Product leaders contribute to the problem when we:

  • Treat tech debt as optional “engineering preference” work
  • Fight for every sprint to be 100% features
  • Don’t defend quality time against executive pressure
  • Fail to understand how technical constraints impact retention

Product leaders can help solve it by:

  • Learning enough about tech debt to advocate for it with business stakeholders
  • Treating platform health as a product outcome, not just feature velocity
  • Defending the 15-20% quality allocation in planning discussions
  • Making tech health part of product/engineering partnership discussions

The Question I Ask Now

In every planning discussion, I now ask: “What’s the retention cost if we don’t invest in this technical improvement?”

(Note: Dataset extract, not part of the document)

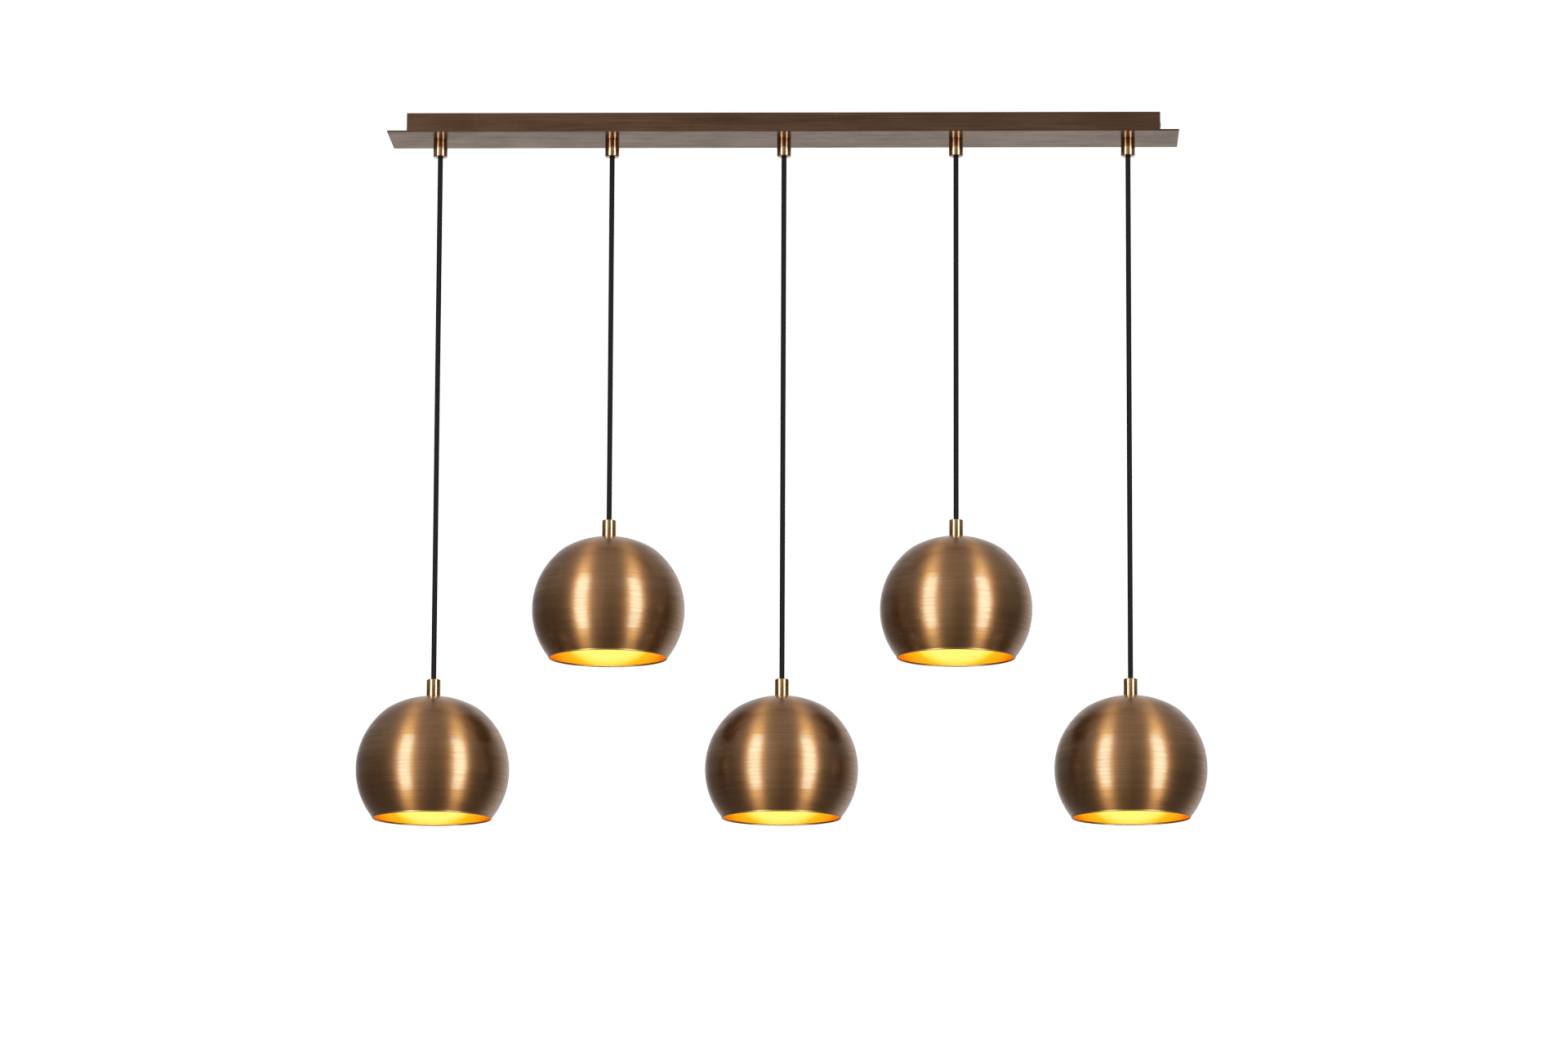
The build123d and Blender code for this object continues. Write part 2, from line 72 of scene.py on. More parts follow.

Sometimes the answer is negligible. Sometimes it’s “we’ll lose our best people if we don’t fix this.”

That question has changed how I prioritize. Features drive revenue, yes. But retention costs affect product velocity more than slowing features by 15-20% for quality.

If we lose 3 senior engineers, we don’t just pay replacement costs—we lose:

  • Months of productivity during hiring and ramp
  • Product knowledge and context
  • Team morale and culture
  • Velocity on features those engineers would have built

How Cross-Functional Leaders Get Educated

Keisha’s question about how non-technical leaders understand this impact:

1. Ask engineers directly: “How does tech debt affect your day-to-day experience? What would you change if you could?”

2. Attend some tech debt discussions: Sit in on architecture reviews, sprint retros where tech debt is discussed. Build intuition.

3. Read exit interviews: If engineers cite codebase quality, take it seriously. It’s not an excuse—it’s real.

4. Learn the basics: You don’t need to code, but understanding concepts like coupling, technical debt, and architectural constraints helps you make better prioritization decisions.

The partnership between product and engineering on quality is critical. Product can’t ignore it. Engineering can’t solve it alone. When we’re aligned on codebase health as a shared priority, retention improves AND we ship better products faster.